Another thought I had:

Although utility theory doesn't strictly rule out any policy, a simplicity assumption over agent beliefs and utility functions yields a very different distribution over actions than a simplicity assumption over policies.

It seems to me that there are cases which are better-represented by utility theory. For example, predicting what humans do in unusual situations, but where they have time to think, I expect "simple goals and simple world-models" is going to generalize better than "simple policies". I suspect this precisely because humans have settled on describing behaviors in terms of goals and beliefs, in addition to habits/norms (which are about policy).

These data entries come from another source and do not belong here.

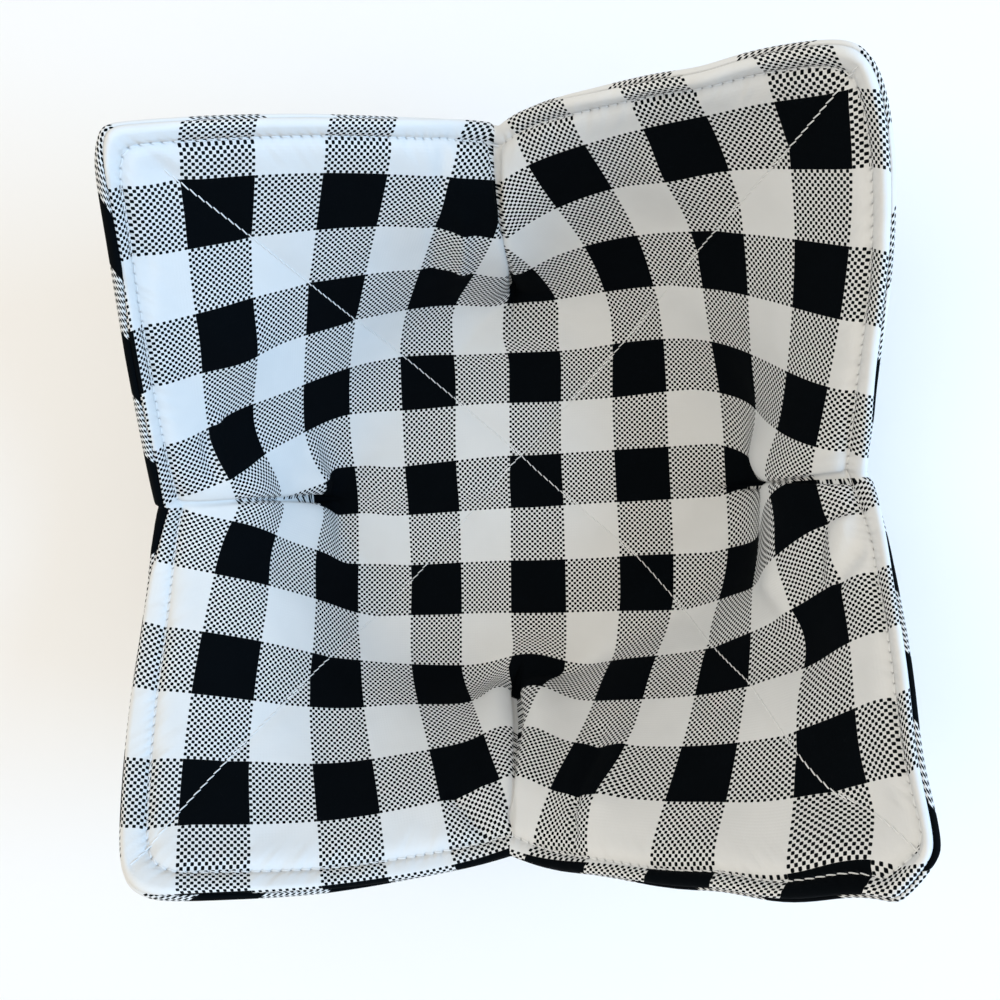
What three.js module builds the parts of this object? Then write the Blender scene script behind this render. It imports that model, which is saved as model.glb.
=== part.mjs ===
import * as THREE from 'three';

// A bowl cozy: two padded squares of check cotton sewn together round the edge, with a dart in the middle of
// each side that turns the square into a shallow four-cornered bowl.
// Millimetres, +Z up, standing on the flat underside of its floor at z = 0, centred on the origin.

const THICKNESS = 7;        // both panels together
const EDGE_THICKNESS = 4.6; // the same, pressed flat by the stitching at the edge
const THIN_FROM = 18;       // the cloth thins from this distance in from the edge
const THIN_TO = 2;          // to this one
const GAP = 0.45;           // clearance between the two panels, over 0.3 where the cloth bends
const EDGE_ROUND = 2.5;     // how far in from the edge the cloth is rounded off
const EDGE_BLUNT = 0.15;    // leaves a narrow blunt end on the rounding
const CORNER_SPAN = 31.8;   // degrees of flat cloth between a dart and a corner
const FLARE_LENGTH = 60;    // length of wall over which the flare is gained
const FLAT_TO = 38;         // the folds fade out here, so that the floor stays flat
const FADE_LENGTH = 12;     // length over which they fade
const COLUMNS = 16;         // columns of faces from one dart to the next
const FLOOR_RINGS = [0.5, 0.8, 1];              // rings of the grid, as shares of the foot
const BEND_RINGS = [0.25, 0.5, 0.75, 1];        // the next rings, as shares of the bend
const WALL_RINGS = [0.2, 0.4, 0.6, 0.8];        // the next rings, as shares of the rest
const EDGE_STEPS = [6, 2.5, 1.1, 0.35, 0];      // last rings, as distances in from the edge

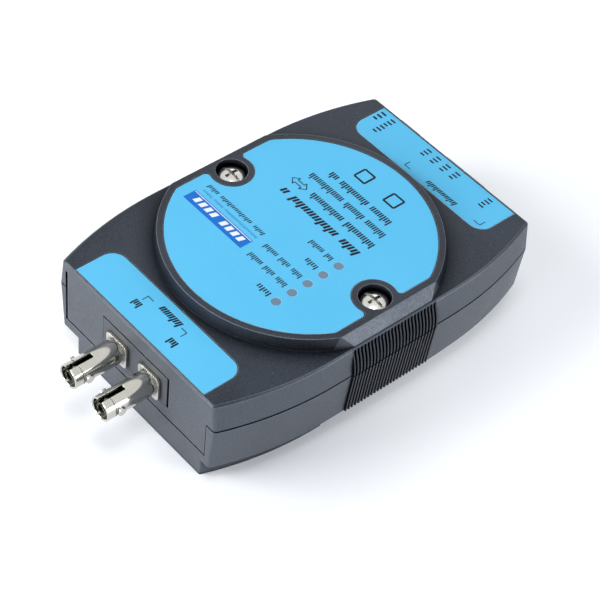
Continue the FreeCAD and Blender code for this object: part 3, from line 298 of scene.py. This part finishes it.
put_out(grain, result, Color=mix(grain, blend, given["Dark"], given["Light"]),
        Roughness=carry(grain, blend, given["Rough Low"], given["Rough High"]),
        Height=maths(grain, "MULTIPLY", fine.outputs["Fac"], given["Depth"]))

# %% [markdown]
# Hands and cloths rub the outward edges of a moulding, which turn smooth and a little pale.  The pale
# edge colour is partly that wear and partly a painted highlight along the edges.  A bevel node rounds
# the normal near an edge: where it leans away from the flat normal, there is an edge.  Inward corners
# lean as well, but they are partly shut in, so open air tells the two apart.

# %% Group: rubbed edges and painted highlight
EDGE_CURVE, EDGE_GAIN = 0.5, 1.3
PATCH_SCALE, PATCH_GAIN = 160.0, 1.8
AIR_REACH = 3.0  # how far open air is looked for, in bevel radii
SHUT_IN = 0.8  # open air at or below this is an inward corner
edges, given, result = new_group(
    "rubbed_edges_and_highlight",
    [("Radius", FLOAT, 0.3 * MM), ("Amount", FLOAT, 1.0), ("Color", COLOR, BLACK),
     ("Edge Color", COLOR, WHITE)],
    [("Color", COLOR), ("Mask", FLOAT), ("Normal", VECTOR)])
soft = add(edges, "ShaderNodeBevel", samples=6, Radius=given["Radius"]).outputs["Normal"]
flat = add(edges, "ShaderNodeNewGeometry").outputs["Normal"]
lean = maths(edges, "SUBTRACT", 1.0, measure(edges, "DOT_PRODUCT", soft, flat), clamp=True)
patchy = add(edges, "ShaderNodeTexNoise", Scale=PATCH_SCALE, Detail=3.0).outputs["Fac"]
edge = maths(edges, "MULTIPLY", maths(edges, "POWER", lean, EDGE_CURVE), EDGE_GAIN)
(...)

If habits/norms did good enough a job of constraining expectations on their own, we probably would not do that.

This also relates to the AI-safety-debate-relevant question, of how to model highly capable systems. If your objection to "utility theory" as an answer is "it doesn't constrain my expectations", then I can reply "use a simplicity prior". The empirical claim made by utility theory here is: highly capable agents will tend to have behavior explainable via simple utility functions. As opposed to merely having simple policies.

OK, but then, what is the argument for this claim? Certainly not the usual coherence arguments?

Well, I'm not sure. Maybe we can modify the coherence arguments to have simplicity assumptions run through them as well. Maybe not.

What I feel more confident about is that the simplicity assumption embodies the content of the debate (or at least an important part of the content).